Irreführung durch behauptete Sicherheitslücke
Es wurde also im Ergebnis nach den Feststellungen des Gerichts aktiv getäuscht, somit handelt es sich bei einem derartigen Vorgehen um eine relevante Irreführung im Sinne von § 5 Abs. 1 Satz 1 UWG, da diese geeignet ist, bei dem Adressaten irrige Vorstellungen über das angebotene Software-Produkt hervorzurufen – nämlich dass das „Upgrade“ ein sicherheitsrelevantes Funktionsdefizit und ein daraus folgendes Benutzungsverbot der Software auszugleichen vermag. Hierdurch sollte zum Erwerb des angebotenen Software-Upgrades angeregt werden.

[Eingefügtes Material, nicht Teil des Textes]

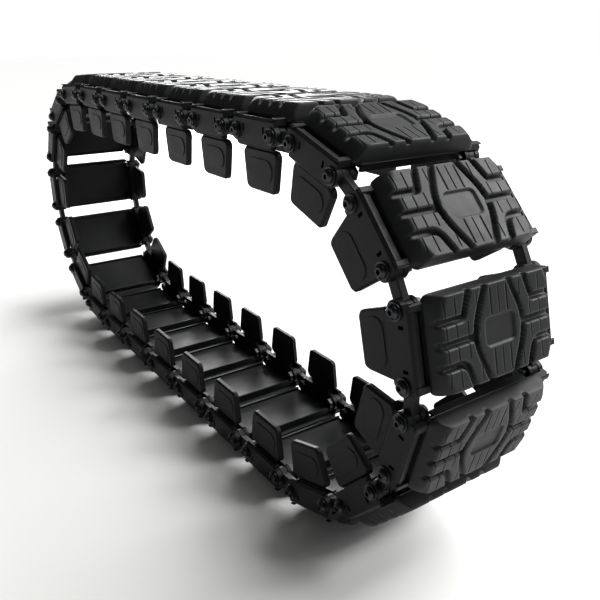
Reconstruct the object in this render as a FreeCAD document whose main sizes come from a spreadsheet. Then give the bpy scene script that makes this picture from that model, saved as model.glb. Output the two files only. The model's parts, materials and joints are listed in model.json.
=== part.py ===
import FreeCAD, Part
import math
import os
import re

# Over-the-tyre track: a closed loop of steel shoes with rubber tread pads, joined on both
# sides by short pinned links. World frame: +X forward, +Y across the track, +Z up.
# A shoe is drawn in its own frame: X along the loop, Y across, Z away from the tyre, with the
# origin half way between its two pin lines. The pieces of the +Y side serve for the -Y side
# too, turned half a turn about Z.

doc = FreeCAD.newDocument("over_tyre_track")
sheet = doc.addObject("Spreadsheet::Sheet", "sizes")

SIZES = {
    # the loop
    "shoe_count": 25,
    "plate_pin_span": 115,
    "link_pin_span": 61,
    "pin_circle_radius": 350,
    "first_pin_setback": 13,
    "ground_shoes": 6,
    # pins: domed shoulder bolts with washers and nuts
    "pin_diameter": 16,
    "running_clearance": 0.08,
    "fixed_clearance": 0.1,
    "head_diameter": 23,
    "head_rim": 3,
    "head_dome": 4,
    "head_crown": 14,
    "socket_width": 8,
    "socket_depth": 4,
    "washer_diameter": 30,
    "washer_thickness": 3.5,
    "nut_width": 24,
    "nut_height": 11,
    "pin_overhang": 2,
    # links
    "link_thickness": 15,
    "link_side_clearance": 0.5,
    "link_end_diameter": 34,
    "link_waist": 22,
    "link_bevel": 1.5,
    "master_gap": 1,
    # cross plate under the pad, hollowed to the tyre, with a bar along each long edge
    "base_width": 248,
    "base_end_reach": 9.5,
    "base_top": 24,
    "base_crown": 8,
    "nut_clearance": 0.15,
    "bolt_end_clearance": 1,
    "rib_thickness": 5,
    "rib_bottom": 5,
    "rib_end_gap": 3,
    # side plates
    "inner_plate_thickness": 8,
    "inner_plate_drop": 20,
    "outer_plate_thickness": 10,
    "outer_plate_drop": 26,
    "outer_plate_rise": 28,
    "plate_end_diameter": 36,
    "plate_bevel": 5,
    "slot_length": 12,
    "slot_width": 6,
    "slot_inset": 24,
    "slot_rise": 8,
    # tabs that tie the outer plate to the inner one over each link
    "tab_thickness": 11,
    "tab_reach": 4.5,
    "tab_proud": 3,
    "eye_clearance": 1,
    "tab_bevel": 1.5,
    # bar between the tabs that keeps stones out of the gap
    "guard_width": 8,
    "guard_height": 6,
    "guard_clearance": 3,
    # guide lugs
    "lug_thickness": 12,
    "lug_neck_gap": 5.5,
    "lug_neck_top": 10,
    "lug_shoulder": 28,
    "lug_top_width": 120,
    "lug_tip_width": 96,
    "lug_tip_depth": 106,
    "lug_corner": 13,
    "lug_bevel": 4,
    "boss_length": 84,
    "boss_width": 40,
    "boss_rise": 1.5,
    "boss_depth": 66,
    # rubber pad
    "pad_overhang": 10,
    "pad_top": 55,
    "pad_wall": 6,
    "pad_end_slope": 12,
    "pad_edge_slope": 4,
}
for row, (alias, number) in enumerate(SIZES.items(), start=1):
    sheet.set(f"A{row}", alias)
    sheet.set(f"B{row}", str(number))
    sheet.setAlias(f"B{row}", alias)
NAMES = re.compile(r"\b(" + "|".join(SIZES) + r")\b")
doc.recompute()


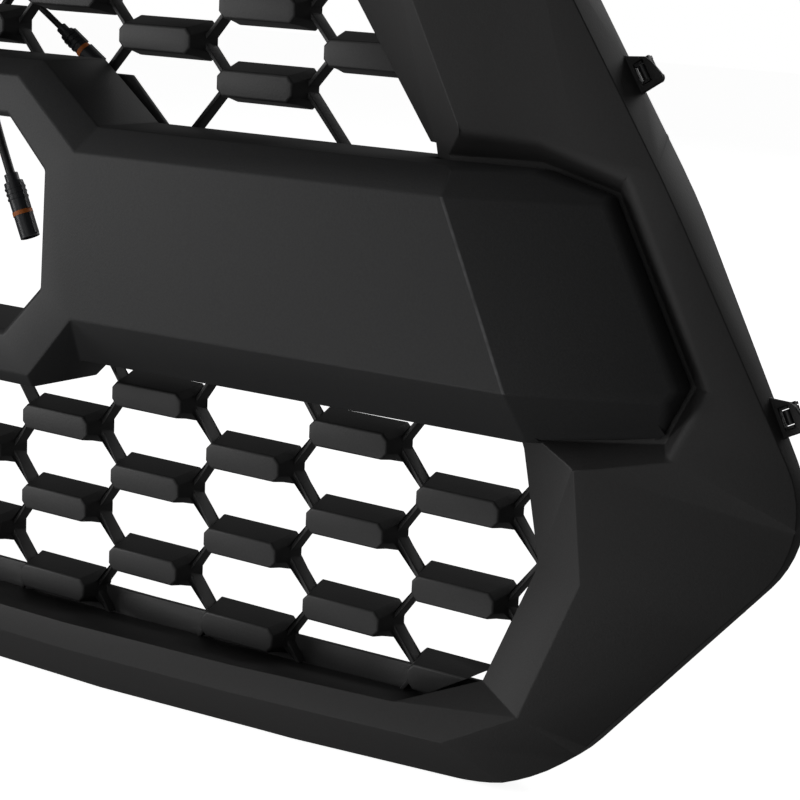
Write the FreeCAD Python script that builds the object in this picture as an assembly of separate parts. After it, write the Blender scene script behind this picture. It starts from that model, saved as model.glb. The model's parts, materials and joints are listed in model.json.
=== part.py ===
import FreeCAD, Part
import math
import os

# Front grille of a pickup truck, millimetres. +X to the right when facing the front, +Y towards
# the engine, +Z up. The sketches below are drawn about the middle of the lower honeycomb's top
# row; every piece is then moved so that the origin is the middle of the top fixing line.

V = FreeCAD.Vector

# ---- overall sizes ----
topZ = 272.0                 # top face of the fixing flange
bottomZ = -158.0             # underside of the lower bar
topHalfWidth = 348.0         # outer corner at the top
waistHalfWidth = 434.0       # slight kink in the outer edge
waistZ = 139.0
wideHalfWidth = 509.0        # widest corner, before rounding
wideZ = -8.0
footHalfWidth = 379.0        # outer corner at the bottom
wall = 2.8                   # moulding wall of surround and crossbar

# ---- plan sweep (the grille bows back towards its ends) ----
frameSweepR = 2500.0
meshSweepR = 6500.0
frameFrontY = -35.0          # ridge of the surround at the middle
meshFrontY = 0.0             # honeycomb block faces at the middle
meshDepth = 18.0             # block face to the back of the honeycomb
flangeThick = 3.0            # honeycomb edge flange
meshSeatY = meshFrontY + meshDepth - flangeThick

# ---- surround section ----
ridgeInset = 17.0            # top bar: outer edge to ridge
topRidgeZ = topZ - ridgeInset
upperTopZ = 246.0            # upper opening, top edge
upperSlopeX = 247.0          # upper opening, top corner
upperFootX = 308.0           # upper opening, bottom corner
upperFootZ = 147.0
legRidge = 38.0              # opening edge to ridge on the upper legs
lowerHeadX = 361.0           # lower opening, top corner
lowerHeadZ = 12.0
lowerWideX = 372.0
lowerWideZ = -44.0
lowerCornerX = 350.0
lowerCornerZ = -105.0
lowerFootX = 322.0
lowerBarTopZ = -121.0        # front top edge of the lower bar
lowerBarFace = 15.0          # height of the lower bar's front face
lowerBarDraft = 7.0          # its top wall falls this much to the rear
legBevelDepth = 20.0         # inner bevel of the legs
legBevelHead = 0.6           # share of it left at the top corner
legBevelFoot = 0.7           # and at the foot corner
lowerLegRidge = 32.0
barStations = (0.33, 0.67)   # shares of the half width where the top and lower bars are drawn
ridgeTopOut = 4.0
ridgeTopFall = 6.0
ridgeWaistIn = 8.0
ridgeHeadOut = 4.0
cornerIn = 36.0              # from the widest corner to the station below it
cornerDown = 41.0
footOut = 25.0               # from the foot corner to the station above it
footUp = 29.0
ridgeCornerOut = 27.0
ridgeCornerDown = 10.0
ridgeFootOut = 16.0
openingFootIn = 12.0
edgeFallFoot = 2.0           # fall of the opening's edge at its foot
edgeSpread = 6.0             # the front is drawn past the outline, then trimmed to it
edgeSpreadFall = 1.08
surroundBackY = 60.0         # walls are drawn back to here, then cut at the honeycomb's seat
ribShare = 0.35              # half a rib's thickness, as a share of the wall
barRibSpots = (-300.0, -170.0, -50.0, 50.0, 170.0, 300.0)
legRibSpots = (-95.0, -50.0, -5.0, 165.0, 190.0)
upperRibStart = 265.0
lowerRibStart = 340.0

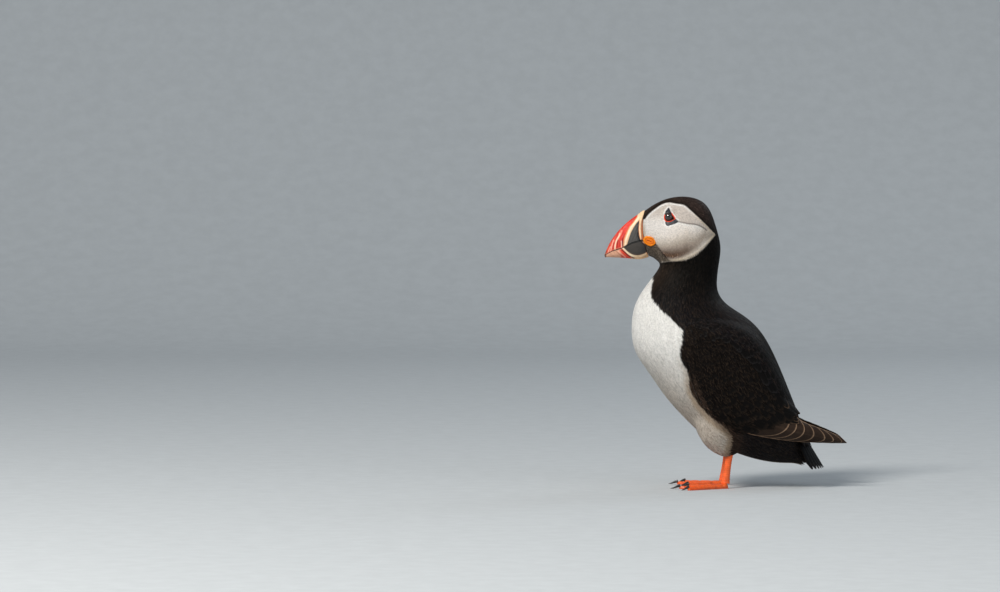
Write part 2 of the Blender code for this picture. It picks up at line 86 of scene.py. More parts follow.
BILL_RIBS = (
    (-60.7, 204.2, -57.0, 170.3, 7.9, 0.30, 0.80),
    (-67.3, 200.3, -62.9, 168.7, 7.2, 0.30, 0.80),
    (-74.0, 195.1, -69.6, 168.9, 6.1, 0.30, 0.80),
    (-79.9, 189.2, -76.2, 169.5, 4.9, 0.28, 0.80),
    (-84.7, 182.8, -82.1, 169.8, 3.5, 0.25, 0.85),
    (-87.8, 176.9, -86.9, 170.0, 2.1, 0.20, 0.90),
    (-89.9, 171.8, -89.6, 169.9, 0.9, 0.0, 1.0),
)
# The closed wings lie on a hull that starts at the body's tenth rib and leaves the body behind the rump. As
# far as there it shares the body's ribs, and HULL_SIDES gives their half widths, shares and roundness.
WING_START = 9
HULL_SIDES = (
    (28.3, 0.0, 1.0), (34.2, 0.0, 0.95), (40.5, 0.0, 0.9), (44.8, 0.03, 0.88),
    (46.8, 0.05, 0.88), (46.3, 0.05, 0.88), (44.0, 0.05, 0.85),
)
WING_RIBS = (
    *(rib[:4] + side for rib, side in zip(BODY_RIBS[WING_START:], HULL_SIDES)),
    (50.2, 66.6, -14.8, 39.0, 40.5, 0.0, 0.8),
    (59.2, 54.8, 12.8, 34.5, 36.0, 0.0, 0.7),
    (68.8, 49.6, 38.5, 31.8, 30.5, 0.0, 0.6),
    (78.4, 44.4, 60.7, 31.1, 24.0, 0.0, 0.55),
    (86.6, 39.2, 79.9, 31.1, 18.5, 0.0, 0.55),
    (90.4, 34.8, 89.0, 31.8, 15.0, 0.0, 0.6),
)
WING_AT = (2.35, 2.6, 3.0, 3.5, 4.25, 5.0, 6.0, 7.0, 8.0, 9.5, 11.0, 11.95)
WING_TOP = (86.0, 74.0, 62.0, 53.0, 45.0, 41.0, 38.0, 37.0, 38.0, 40.0, 42.0, 60.0)
WING_BOTTOM = (98.0, 101.5, 106.0, 110.5, 114.5, 121.0, 124.5, 123.0, 128.0, 138.0, 138.0, 120.0)

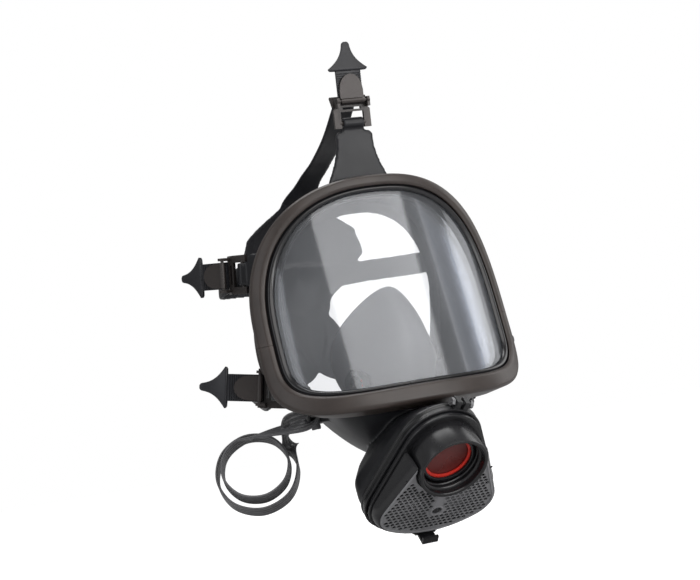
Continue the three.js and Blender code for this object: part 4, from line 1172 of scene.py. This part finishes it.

Insgesamt liest sich die Entscheidung recht schwierig: So stellt sich mitten drin heraus, dass das angebliche „Upgrade“ zwar als solches Beworben wurde, tatsächlich aber vielmehr eine alternative Software zu sein schien. Dazu ging es noch um ein Medizinprodukt und es wurde in den Raum gestellt, man müsse den Nutzer melden, wenn dieser die Software weiterhin einsetzt (was dann einen besonderen Unterlassungsanspruch wegen aggressiver Werbemethoden auslöste).
Jens Ferner
Fachanwalt für IT-RechtDie Entscheidung ist Wichtig, wenn auch in ihrem Kern gar kein Neuland: Wer sein Produkt unlauter bewirbt, der kann auf Unterlassung in Anspruch genommen werden. Das gilt natürlich auch und erst Recht, wenn man mit angeblich bestehenden Sicherheitslücken darum wirbt, in einen Softwareumstieg zu investieren. Erlaubt ist es durchaus, dann muss man aber als Softwarehersteller dazu in der Lage sein, konkret und nachprüfbar vorzubringen, worin die Sicherheitslücken liegen sollen, wenn man von einem Update/Upgrade oder Alternativprodukt absieht. Allgemeine Ausführungen reichen hier auf keinen Fall.